Examples: No standard place for usage examples
Property grouping: No "frequently-used" vs "advanced" distinction
Cross-references: No links to related resources/concepts
External links: No references to external documentation
Updatable flags: No indication if property can be changed after creation
Platform-specific notes: No Kubernetes vs Docker/Podman distinctions
Choice descriptions: Enum values lack detailed descriptions

Implementation Approaches

Approach A: Use CRD Annotations (Kubernetes-Native)

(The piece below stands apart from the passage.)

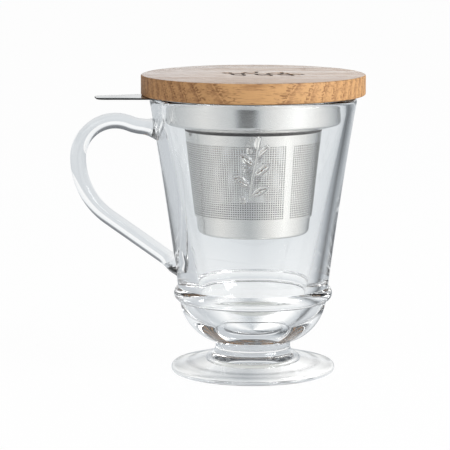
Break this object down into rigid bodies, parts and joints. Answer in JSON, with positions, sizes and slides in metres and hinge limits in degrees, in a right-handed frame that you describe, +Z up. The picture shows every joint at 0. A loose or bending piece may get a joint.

Add documentation metadata as annotations:

apiVersion: apiextensions.k8s.io/v1
kind: CustomResourceDefinition
metadata:
  name: sites.skupper.io
  annotations:
    skupper.io/examples: |
      - description: A minimal site
        yaml: |
          apiVersion: skupper.io/v2alpha1
          kind: Site
          ...
    skupper.io/related-resources: "link,listener,connector"
    skupper.io/related-concepts: "network,platform"
spec:
  versions:
    - name: v2alpha1
      schema:
        openAPIV3Schema:
          properties:
            spec:
              properties:
                linkAccess:
                  description: ...
                  x-skupper-group: frequently-used
                  x-skupper-updatable: true
                  x-skupper-related-concepts: "link"

Pros:

Keeps everything in CRD files
Uses Kubernetes extension mechanism (x- prefix)
Single source of truth

Cons:

CRD files become larger
Non-standard use of annotations
Harder to edit/maintain

Approach B: Separate Metadata Files (Recommended)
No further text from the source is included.